Proliferation & The Undefined

 
The Mahabharat is absolutely filled with instances of specialized and more devastating tools being limited-by-distribution to only select few, though those familiar with the text would concur that this non-proliferation regime did little to control privileged actor behavior and eventually an utterly morbid devastation followed up. Multilateral export control regimes today pursue a deterrence by denial framework towards global security. However, in case of ICT based goods when export controls suppress economic interests, proliferation shifts to a black market, even between member states, on shady darknet sites.

It takes no genius to see that legally binding restrictions on AI capabilities will be economically debilitating, so it is going to be really hard to enforce sovereignty over technology or even know which exact technologies to control. Let us consider a hypothetical scenario: Most of the power consumption (>90%) in AI operation happens due to what can be described as "data movement operations" — adjusting features, weights, biases, transferring intermediate results etc — so it is understandable that a better power management technique/toolkit could make the systems significantly more energy efficient. Now consider that in a not-too-distant future these computations are happening in autonomous edge devices fielded on both sides amid a lengthy military standoff in a remote inhospitable region such as the deserted upper reaches of the Himalayas. Would an innovative intangible power model here be treated the same way an advanced battery technology is treated? What if someone strategically open-sources it?
 
Neural Network Power Consumption

Given that even technologies used today in public transportation, agriculture and pollution monitoring, such as LIDAR and hyperspectral tracking, will be very easily directed to military usage; several researchers have suggested to use the phrase "omni-use" to describe AI and other related emerging ecosystem. It should be clear to whomsoever-it-may-concern that they cannot control the flow of omni-use intangible items and neither can it be ascertained decidedly what or from who an omni-use technology must be kept. In an area like this, traditional controls will only bring about shadow regulations and more of other unsavory economics.
 

Way Forward, Institutional Corrigibility

 
Most countries with strong R&D focus prefer their weapon-systems to be approached as black-boxes, not to be reversed engineered or subjected to exhaustive component analysis. On another side, in future insurgencies and urban conflicts, we could be seeing a lot of improvised weapon systems which utilize open-source and low cost OTS components, those which would just not be regulated with current approaches. What technologies are available to militaries greatly guides how societies evolve and technologies also have a tendency to become more efficient relatively quickly because of their near-constant evolutionary cycle of adaptation and reinvention. It is therefore fitting and important to have a better and continuous coupling with all stakeholders, and not get carried away by media headlines, trends and lobbying.

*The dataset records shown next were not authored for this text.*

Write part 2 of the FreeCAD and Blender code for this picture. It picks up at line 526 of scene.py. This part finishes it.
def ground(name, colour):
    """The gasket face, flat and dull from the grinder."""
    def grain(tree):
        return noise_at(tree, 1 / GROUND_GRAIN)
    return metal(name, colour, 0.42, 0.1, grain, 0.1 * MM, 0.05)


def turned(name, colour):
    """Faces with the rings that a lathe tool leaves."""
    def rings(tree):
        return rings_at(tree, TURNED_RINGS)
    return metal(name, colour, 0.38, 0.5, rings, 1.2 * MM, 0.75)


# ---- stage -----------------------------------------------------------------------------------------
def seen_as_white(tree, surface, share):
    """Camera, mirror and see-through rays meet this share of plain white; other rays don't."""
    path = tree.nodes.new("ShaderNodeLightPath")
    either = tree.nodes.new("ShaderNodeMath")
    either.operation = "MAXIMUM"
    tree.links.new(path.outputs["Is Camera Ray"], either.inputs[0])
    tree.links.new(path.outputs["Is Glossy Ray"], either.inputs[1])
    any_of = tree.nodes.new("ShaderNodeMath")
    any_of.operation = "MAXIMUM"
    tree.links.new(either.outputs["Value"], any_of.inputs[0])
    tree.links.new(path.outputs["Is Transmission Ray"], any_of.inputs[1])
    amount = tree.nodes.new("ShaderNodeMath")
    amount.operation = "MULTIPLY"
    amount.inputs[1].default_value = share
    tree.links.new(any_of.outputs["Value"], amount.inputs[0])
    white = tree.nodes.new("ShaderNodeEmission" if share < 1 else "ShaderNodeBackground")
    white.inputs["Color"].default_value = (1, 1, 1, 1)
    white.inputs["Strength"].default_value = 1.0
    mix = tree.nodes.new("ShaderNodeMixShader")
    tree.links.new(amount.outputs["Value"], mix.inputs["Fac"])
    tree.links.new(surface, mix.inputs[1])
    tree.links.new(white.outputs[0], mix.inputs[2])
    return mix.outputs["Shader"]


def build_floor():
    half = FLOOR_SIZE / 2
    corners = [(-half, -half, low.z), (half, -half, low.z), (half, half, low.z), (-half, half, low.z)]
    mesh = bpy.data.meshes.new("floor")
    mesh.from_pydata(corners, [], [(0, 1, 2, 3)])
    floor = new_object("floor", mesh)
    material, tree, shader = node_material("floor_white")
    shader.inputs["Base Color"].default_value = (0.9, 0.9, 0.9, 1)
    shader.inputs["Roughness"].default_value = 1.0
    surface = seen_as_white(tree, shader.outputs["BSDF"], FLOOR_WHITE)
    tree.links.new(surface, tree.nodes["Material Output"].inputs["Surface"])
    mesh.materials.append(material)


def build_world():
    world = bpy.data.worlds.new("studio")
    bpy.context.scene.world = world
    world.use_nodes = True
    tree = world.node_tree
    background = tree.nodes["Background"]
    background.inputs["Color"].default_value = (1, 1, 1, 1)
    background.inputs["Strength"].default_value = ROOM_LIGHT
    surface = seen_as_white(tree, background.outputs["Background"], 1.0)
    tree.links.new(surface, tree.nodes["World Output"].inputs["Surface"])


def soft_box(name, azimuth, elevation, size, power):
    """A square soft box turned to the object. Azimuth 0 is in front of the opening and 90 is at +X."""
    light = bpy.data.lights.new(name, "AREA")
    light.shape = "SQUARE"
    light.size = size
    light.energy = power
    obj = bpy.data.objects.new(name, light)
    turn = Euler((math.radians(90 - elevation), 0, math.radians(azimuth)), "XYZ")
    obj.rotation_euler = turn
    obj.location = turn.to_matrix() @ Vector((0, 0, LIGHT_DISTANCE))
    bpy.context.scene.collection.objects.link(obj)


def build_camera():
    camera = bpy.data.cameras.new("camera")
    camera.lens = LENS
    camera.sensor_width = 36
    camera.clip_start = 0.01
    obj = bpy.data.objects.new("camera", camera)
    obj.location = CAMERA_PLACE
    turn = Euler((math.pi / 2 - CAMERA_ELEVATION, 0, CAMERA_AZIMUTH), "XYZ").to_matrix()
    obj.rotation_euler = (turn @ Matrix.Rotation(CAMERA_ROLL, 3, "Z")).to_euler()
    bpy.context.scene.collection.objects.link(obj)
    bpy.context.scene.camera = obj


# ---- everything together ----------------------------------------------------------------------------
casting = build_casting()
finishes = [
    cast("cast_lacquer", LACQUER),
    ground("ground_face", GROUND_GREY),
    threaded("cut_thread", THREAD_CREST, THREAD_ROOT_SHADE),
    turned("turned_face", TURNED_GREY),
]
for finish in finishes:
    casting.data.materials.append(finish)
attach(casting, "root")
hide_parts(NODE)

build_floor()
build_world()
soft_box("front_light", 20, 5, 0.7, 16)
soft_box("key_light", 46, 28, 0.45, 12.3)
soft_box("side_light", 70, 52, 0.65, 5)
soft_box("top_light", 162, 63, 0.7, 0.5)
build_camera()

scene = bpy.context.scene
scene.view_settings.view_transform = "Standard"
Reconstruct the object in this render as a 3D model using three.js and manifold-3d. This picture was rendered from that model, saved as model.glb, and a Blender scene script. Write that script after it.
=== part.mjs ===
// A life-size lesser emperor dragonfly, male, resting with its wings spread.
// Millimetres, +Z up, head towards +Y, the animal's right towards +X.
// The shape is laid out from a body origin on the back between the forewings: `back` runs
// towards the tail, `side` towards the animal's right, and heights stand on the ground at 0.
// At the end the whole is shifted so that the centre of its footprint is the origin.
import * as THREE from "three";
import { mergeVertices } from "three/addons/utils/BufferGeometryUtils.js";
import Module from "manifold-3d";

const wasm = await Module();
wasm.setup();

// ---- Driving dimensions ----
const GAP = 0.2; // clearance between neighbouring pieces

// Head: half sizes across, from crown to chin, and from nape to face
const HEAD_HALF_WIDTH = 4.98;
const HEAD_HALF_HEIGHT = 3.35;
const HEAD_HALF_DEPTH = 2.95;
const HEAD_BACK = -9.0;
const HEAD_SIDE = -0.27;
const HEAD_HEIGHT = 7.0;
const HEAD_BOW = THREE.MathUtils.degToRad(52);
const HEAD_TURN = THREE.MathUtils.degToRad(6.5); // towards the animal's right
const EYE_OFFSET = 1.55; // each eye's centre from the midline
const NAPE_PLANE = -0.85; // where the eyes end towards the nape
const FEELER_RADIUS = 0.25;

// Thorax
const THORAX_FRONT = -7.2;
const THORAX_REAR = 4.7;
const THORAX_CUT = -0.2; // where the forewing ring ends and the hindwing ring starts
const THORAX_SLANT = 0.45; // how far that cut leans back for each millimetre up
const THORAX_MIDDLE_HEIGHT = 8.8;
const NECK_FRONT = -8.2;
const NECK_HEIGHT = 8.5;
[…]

So building Institutional Corrigibility in our context can be thought of as designing mechanisms to facilitate objective stakeholders (from academia and industry) bring necessary outside correction in transgovernmental networks responsible for developing and implementing technology export controls. The multilateral international institutions must understand the difference between essential system complexity and accidental system complexity, and work every bit to minimize and first and obliterate the second.